India’s role in the Russian oil trade highlights the continued reshuffling of global oil flows, particularly as countries seek to avoid sanctions while maintaining access to affordable crude. As India’s demand for oil continues to grow, particularly from non-sanctioned sources, the global oil market is likely to see ongoing shifts in supply chains. How this will impact oil prices in the future remains uncertain, but it is clear that India’s influence on global oil demand will continue to rise.
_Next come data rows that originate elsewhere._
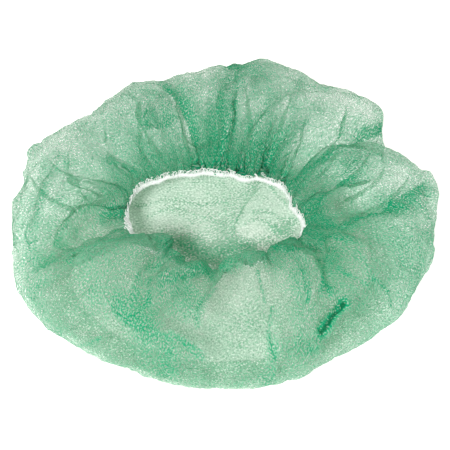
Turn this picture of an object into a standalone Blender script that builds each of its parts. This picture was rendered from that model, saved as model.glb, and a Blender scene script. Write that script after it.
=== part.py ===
"""Disposable bouffant cap, lying on its crown with its gathered mouth up.

One round piece of thin nonwoven is drawn up by an elastic that is overlocked to its edge, so the cloth
puffs into a hollow ring round the mouth. The flat crown of the cap is what it lies on.

Units are metres and +Z is up. The photograph's right is +X and its back is +Y. The origin is on the surface
that the cap lies on, under the middle of its bounding box.
"""

import math
from collections import namedtuple

import bmesh
import bpy
from mathutils import Vector

# Driving dimensions
CAP_WIDTH = 0.300
CAP_DEPTH = 0.300
PUFF_HEIGHT = 0.078
BELLY_HEIGHT = 0.030
UNDERTURN = 0.034
MOUTH_WIDTH = 0.122
MOUTH_DEPTH = 0.104
MOUTH_HEIGHT = 0.044
CLOTH_WALL = 0.0012
GATHER_DEPTH = 0.0016
BAND_WIDTH = 0.0052
BAND_THICKNESS = 0.0028
BAND_GAP = 0.0004

# The crest of the puff lies this share of the way from the mouth to the belly, and past it the cloth has
# turned down by this many degrees where it meets the elastic.
CREST_PLACE = 0.45
MOUTH_TURN = 82.0

# How finely the forms are cut
GATHERS = 36
SPOKES = GATHERS * 4
BAND_SIDES = 6

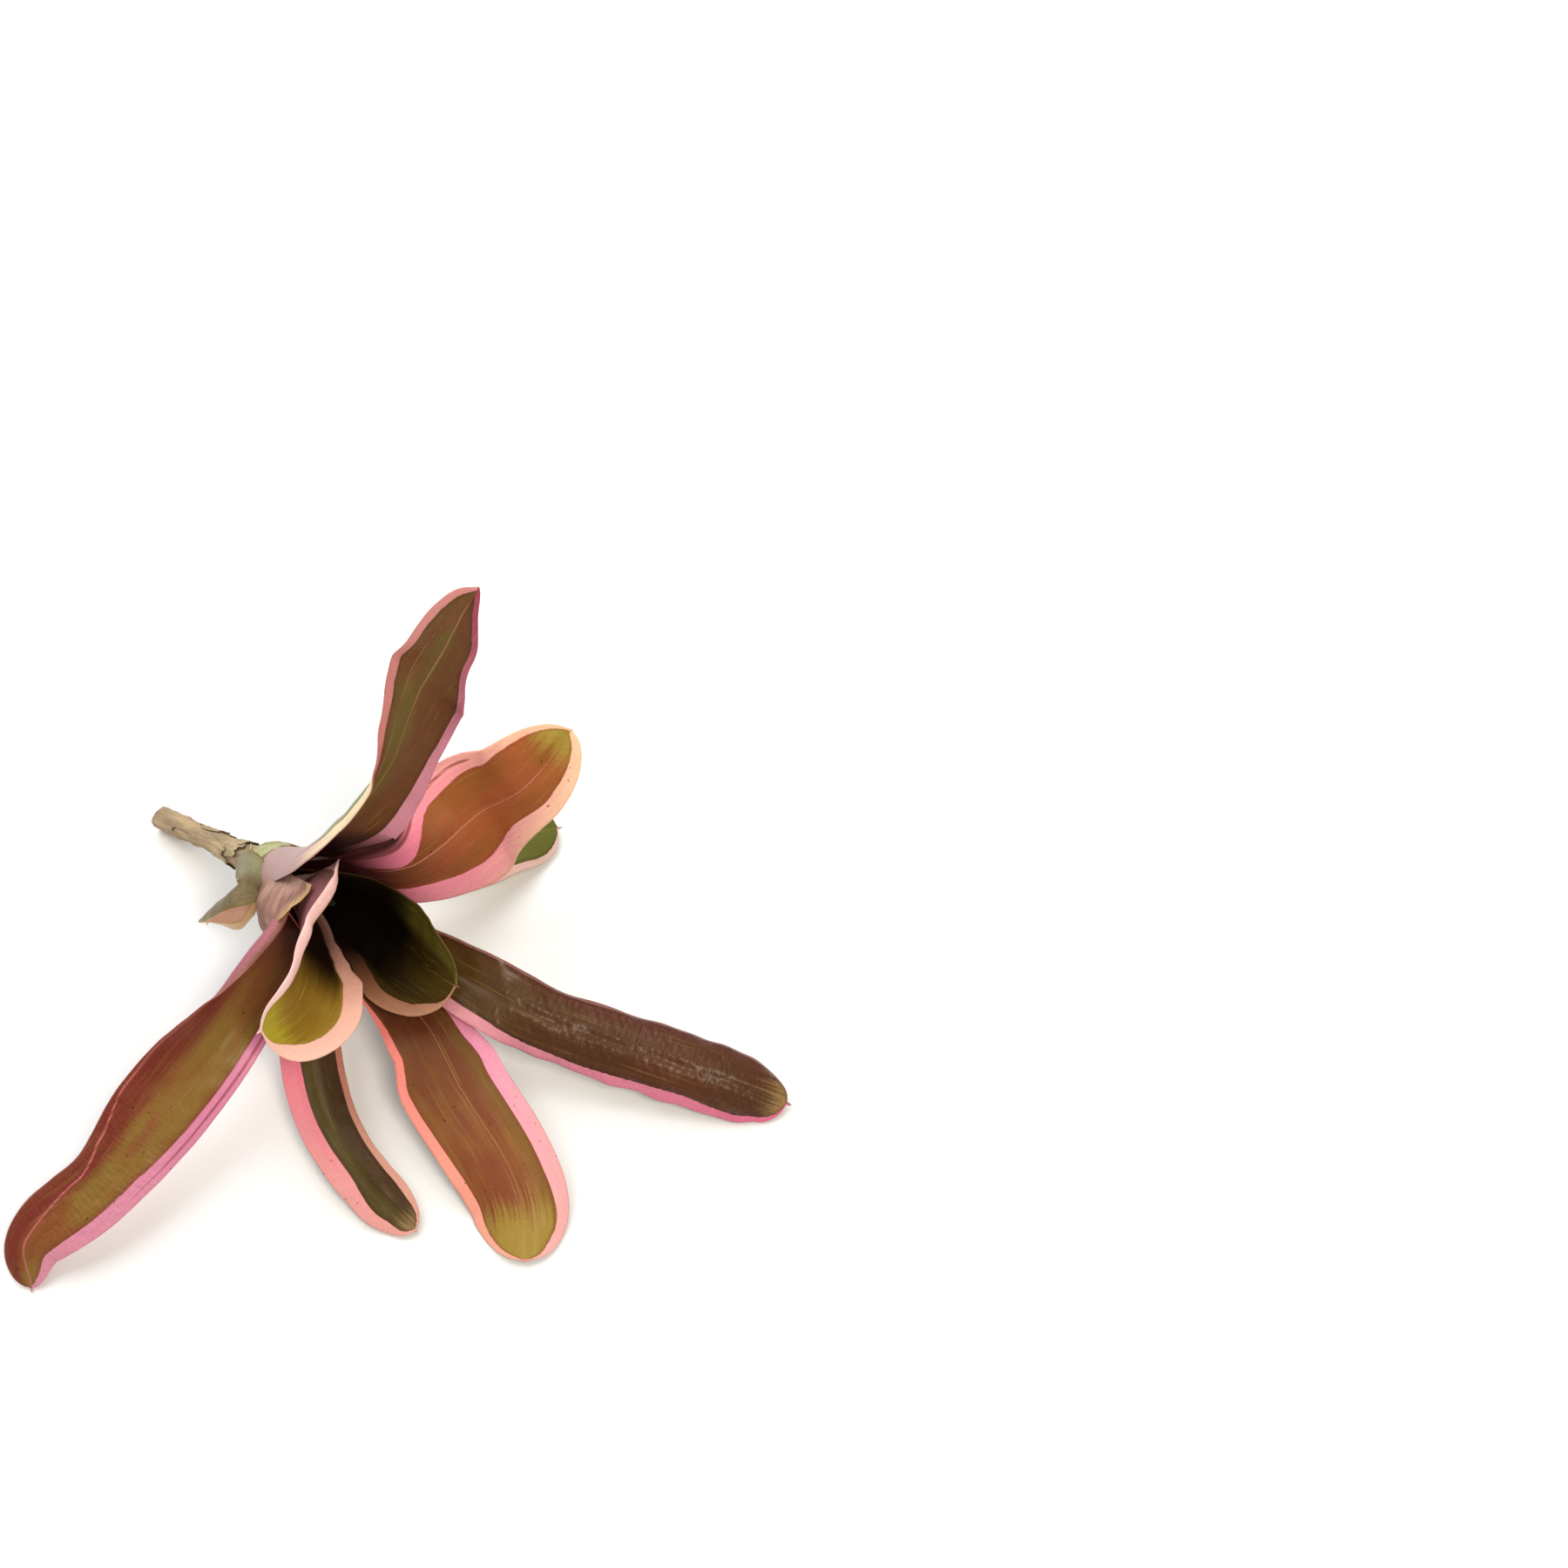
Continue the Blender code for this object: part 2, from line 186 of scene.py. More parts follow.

Geopolitical Tensions and the Shadow Fleet: How Sanctions Are Shaping the Oil Market
Sanctions on Iran and Russia continue to disrupt the global oil market, with the so-called “shadow fleet” of tankers playing a significant role in bypassing restrictions. Despite sanctions on Iranian oil, China has continued to import the discounted crude, and even India has been linked to indirect shipments. As sanctions tighten, the demand for non-sanctioned vessels has skyrocketed, driving up tanker rates. This shift in global oil logistics highlights the increasing complexity of the oil market, where geopolitical factors are driving both supply and price dynamics. Could these ongoing geopolitical tensions continue to provide upward pressure on oil prices, or will these supply-side disruptions ease as the market adjusts?
As OPEC+ navigates these shifting dynamics, and with the increasing role of non-sanctioned oil trade, the outlook for both WTI and Brent crude remains uncertain. The market continues to balance increasing production, changing trade flows, and global economic pressures, all of which will influence oil prices in the months ahead.